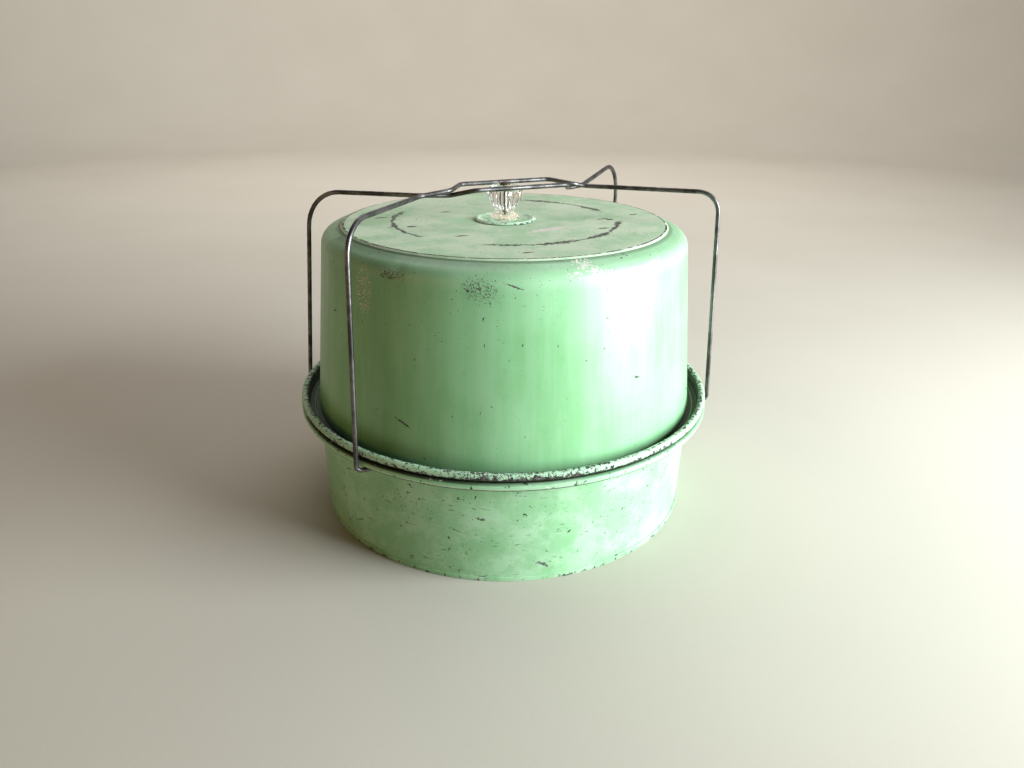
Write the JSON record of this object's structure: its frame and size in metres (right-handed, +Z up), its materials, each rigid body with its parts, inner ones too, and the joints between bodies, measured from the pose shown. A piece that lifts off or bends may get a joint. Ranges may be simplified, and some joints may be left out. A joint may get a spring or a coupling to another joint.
{
  "type": "cake and pie carrier",
  "caption": "Round painted tin carrier: a lower drum, a nesting tray, a tall cover with a fluted glass knob, and two hinged wire bails that meet over the cover.",
  "frame": {"origin": "centre of the drum's underside, on the surface the carrier stands on", "axes": "+Z up; +X along both bail hinges; -Y towards the front bail"},
  "size_m": [0.2928, 0.2928, 0.2231],
  "materials": {
    "paint": "worn gloss enamel",
    "wire": "dark aged steel, burnished",
    "screw": "aged steel",
    "glass": "clear pressed glass",
    "gasket": "pressed fibre"
  },
  "bodies": {
    "base": {"base_drum": "paint", "base_bottom": "paint", "base_rim_wire": "wire"},
    "tray": {"cake_tray": "paint", "tray_rim_wire": "wire"},
    "cover": {"cover_shell": "paint", "knob_rosette": "paint", "knob_gasket": "gasket", "knob_glass": "glass", "knob_top_washer": "gasket", "knob_screw": "screw", "knob_inner_washer": "screw", "knob_nut": "screw"},
    "front_bail": {"front_bail": "wire"},
    "rear_bail": {"rear_bail": "wire"}
  },
  "joints": [
    {"name": "tray_lift", "type": "slide", "parent": "base", "child": "tray", "axis": [0, 0, 1], "range_m": [0, 0.006]},
    {"name": "cover_lift", "type": "slide", "parent": "tray", "child": "cover", "axis": [0, 0, 1], "range_m": [0, 0.009]},
    {"name": "front_bail_swing", "type": "hinge", "parent": "base", "child": "front_bail", "pos_m": [0, -0.0745, 0.0713], "axis": [1, 0, 0], "range_deg": [0, 115]},
    {"name": "rear_bail_swing", "type": "hinge", "parent": "base", "child": "rear_bail", "pos_m": [0, 0.0745, 0.0713], "axis": [-1, 0, 0], "range_deg": [0, 115]}
  ]
}
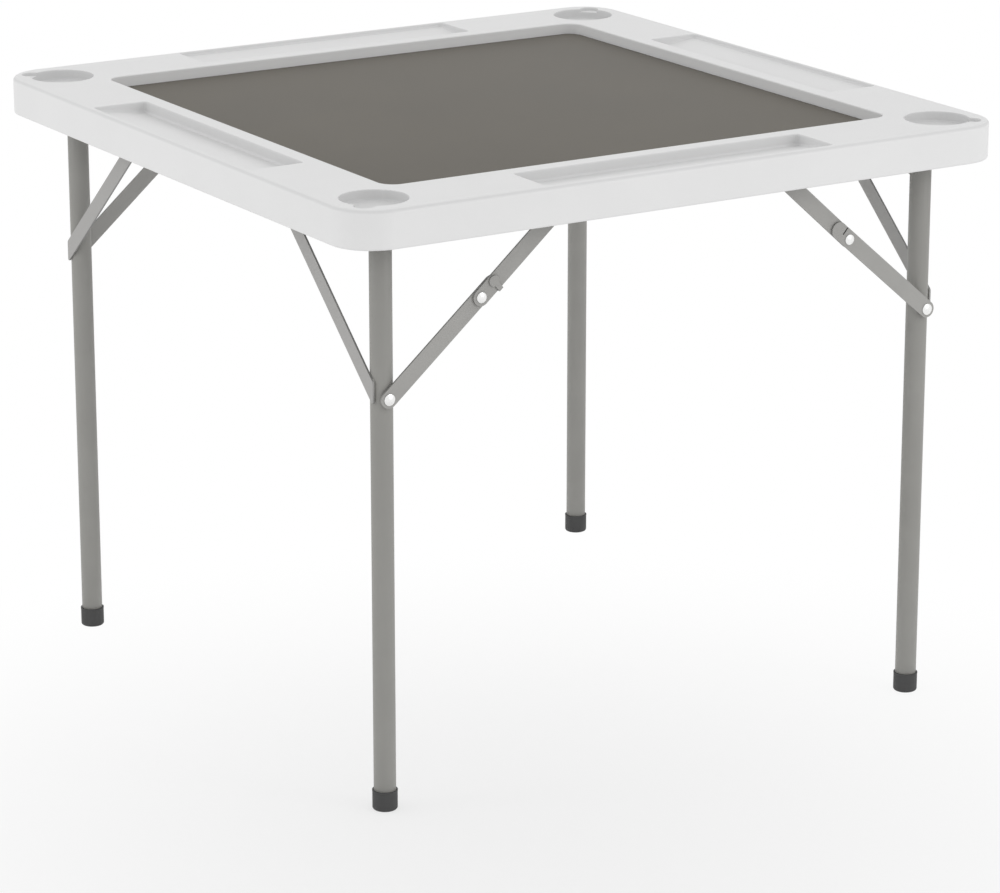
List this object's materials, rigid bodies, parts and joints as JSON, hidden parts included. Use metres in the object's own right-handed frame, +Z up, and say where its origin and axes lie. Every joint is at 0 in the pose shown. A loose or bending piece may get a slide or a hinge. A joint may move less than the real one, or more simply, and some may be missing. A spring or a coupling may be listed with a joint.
{
  "type": "folding card table",
  "caption": "Square folding card table with a sunken playing field, chip trays and cup holders in a moulded top, on steel tube leg frames that fold under it.",
  "frame": {"origin": "on the floor, under the middle of the top", "axes": "+Z up; +X to the right frame; +Y to the back; both leg frames turn about lines along Y"},
  "size_m": [0.876, 0.876, 0.711],
  "materials": {
    "moulded_top": "satin, lightly textured white plastic",
    "playing_cover": "matt warm grey covered board",
    "frame_paint": "satin warm grey powder coat",
    "stay_steel": "satin warm grey powder coat",
    "zinc_steel": "zinc plated sheet steel",
    "rivet_steel": "bright plated steel",
    "foot_rubber": "matt dark grey rubber",
    "black_plastic": "matt black plastic",
    "bearing_nylon": "matt black nylon"
  },
  "bodies": {
    "root": {"table_top": "moulded_top", "playing_surface": "playing_cover", "side_rail_front": "zinc_steel", "side_rail_back": "zinc_steel", "rail_screws": "rivet_steel", "strap_screws": "rivet_steel", "stay_anchor_pins": "rivet_steel", "pivot_bearing_left_front": "bearing_nylon", "pivot_bearing_left_back": "bearing_nylon", "pivot_bearing_right_front": "bearing_nylon", "pivot_bearing_right_back": "bearing_nylon", "bearing_strap_left_front": "zinc_steel", "bearing_strap_left_back": "zinc_steel", "bearing_strap_right_front": "zinc_steel", "bearing_strap_right_back": "zinc_steel"},
    "left_frame": {"leg_front_left": "frame_paint", "leg_back_left": "frame_paint", "cross_tube_left": "frame_paint", "gusset_front_left": "frame_paint", "gusset_back_left": "frame_paint", "foot_front_left": "foot_rubber", "foot_back_left": "foot_rubber", "leg_plugs_left": "black_plastic", "stay_rivets_left": "rivet_steel"},
    "right_frame": {"leg_front_right": "frame_paint", "leg_back_right": "frame_paint", "cross_tube_right": "frame_paint", "gusset_front_right": "frame_paint", "gusset_back_right": "frame_paint", "foot_front_right": "foot_rubber", "foot_back_right": "foot_rubber", "leg_plugs_right": "black_plastic", "stay_rivets_right": "rivet_steel"},
    "left_front_upper_stay": {"upper_stay_front_left": "stay_steel", "knee_rivet_front_left": "rivet_steel"},
    "left_front_lower_stay": {"lower_stay_front_left": "stay_steel", "knee_tail_front_left": "rivet_steel"},
    "left_back_upper_stay": {"upper_stay_back_left": "stay_steel", "knee_rivet_back_left": "rivet_steel"},
    "left_back_lower_stay": {"lower_stay_back_left": "stay_steel", "knee_tail_back_left": "rivet_steel"},
    "right_front_upper_stay": {"upper_stay_front_right": "stay_steel", "knee_tail_front_right": "rivet_steel"},
    "right_front_lower_stay": {"lower_stay_front_right": "stay_steel", "knee_rivet_front_right": "rivet_steel"},
    "right_back_upper_stay": {"upper_stay_back_right": "stay_steel", "knee_tail_back_right": "rivet_steel"},
    "right_back_lower_stay": {"lower_stay_back_right": "stay_steel", "knee_rivet_back_right": "rivet_steel"}
  },
  "joints": [
    {"name": "left_frame_fold", "type": "hinge", "parent": "root", "child": "left_frame", "pos_m": [-0.367, 0, 0.668], "axis": [0, -1, 0], "range_deg": [0, 91.3]},
    {"name": "left_front_lower_stay_swing", "type": "hinge", "parent": "left_frame", "child": "left_front_lower_stay", "pos_m": [-0.367, -0.3861, 0.484], "axis": [0, -1, 0], "range_deg": [-144.87, 0.2]},
    {"name": "left_front_upper_stay_swing", "type": "hinge", "parent": "root", "child": "left_front_upper_stay", "pos_m": [-0.1558, -0.3861, 0.666], "axis": [0, -1, 0], "range_deg": [-0.2, 126.49]},
    {"name": "left_back_lower_stay_swing", "type": "hinge", "parent": "left_frame", "child": "left_back_lower_stay", "pos_m": [-0.367, 0.3861, 0.484], "axis": [0, -1, 0], "range_deg": [-144.87, 0.2]},
    {"name": "left_back_upper_stay_swing", "type": "hinge", "parent": "root", "child": "left_back_upper_stay", "pos_m": [-0.1558, 0.3861, 0.666], "axis": [0, -1, 0], "range_deg": [-0.2, 126.49]},
    {"name": "right_frame_fold", "type": "hinge", "parent": "root", "child": "right_frame", "pos_m": [0.367, 0, 0.654], "axis": [0, 1, 0], "range_deg": [0, 88.7]},
    {"name": "right_front_lower_stay_swing", "type": "hinge", "parent": "right_frame", "child": "right_front_lower_stay", "pos_m": [0.367, -0.3861, 0.484], "axis": [0, 1, 0], "range_deg": [-132.58, 0.2]},
    {"name": "right_front_upper_stay_swing", "type": "hinge", "parent": "root", "child": "right_front_upper_stay", "pos_m": [0.16128, -0.3861, 0.663], "axis": [0, 1, 0], "range_deg": [-0.2, 128.43]},
    {"name": "right_back_lower_stay_swing", "type": "hinge", "parent": "right_frame", "child": "right_back_lower_stay", "pos_m": [0.367, 0.3861, 0.484], "axis": [0, 1, 0], "range_deg": [-132.58, 0.2]},
    {"name": "right_back_upper_stay_swing", "type": "hinge", "parent": "root", "child": "right_back_upper_stay", "pos_m": [0.16128, 0.3861, 0.663], "axis": [0, 1, 0], "range_deg": [-0.2, 128.43]}
  ],
  "couplings": [
    {"joint": "left_front_lower_stay_swing", "follows": "left_frame_fold", "ratio": -1.5845},
    {"joint": "left_front_upper_stay_swing", "follows": "left_frame_fold", "ratio": 1.3833},
    {"joint": "left_back_lower_stay_swing", "follows": "left_frame_fold", "ratio": -1.5845},
    {"joint": "left_back_upper_stay_swing", "follows": "left_frame_fold", "ratio": 1.3833},
    {"joint": "right_front_lower_stay_swing", "follows": "right_frame_fold", "ratio": -1.4925},
    {"joint": "right_front_upper_stay_swing", "follows": "right_frame_fold", "ratio": 1.4457},
    {"joint": "right_back_lower_stay_swing", "follows": "right_frame_fold", "ratio": -1.4925},
    {"joint": "right_back_upper_stay_swing", "follows": "right_frame_fold", "ratio": 1.4457}
  ]
}
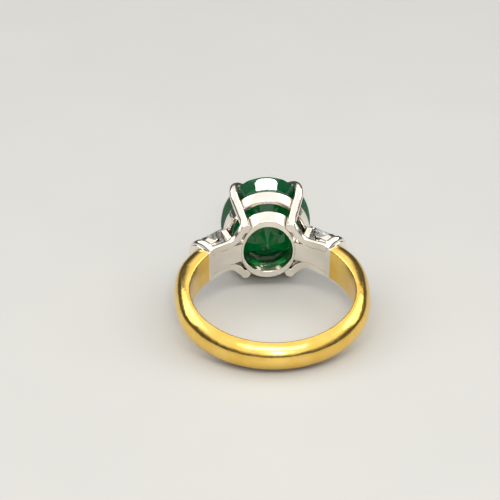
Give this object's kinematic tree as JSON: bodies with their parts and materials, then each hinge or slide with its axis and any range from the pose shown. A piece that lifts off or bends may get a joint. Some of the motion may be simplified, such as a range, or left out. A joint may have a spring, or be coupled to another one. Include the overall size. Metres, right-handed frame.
========
● Exercise directions
In the entries above, some lines may contain the string "bends"; report how many, without additional comment.

● Reply
2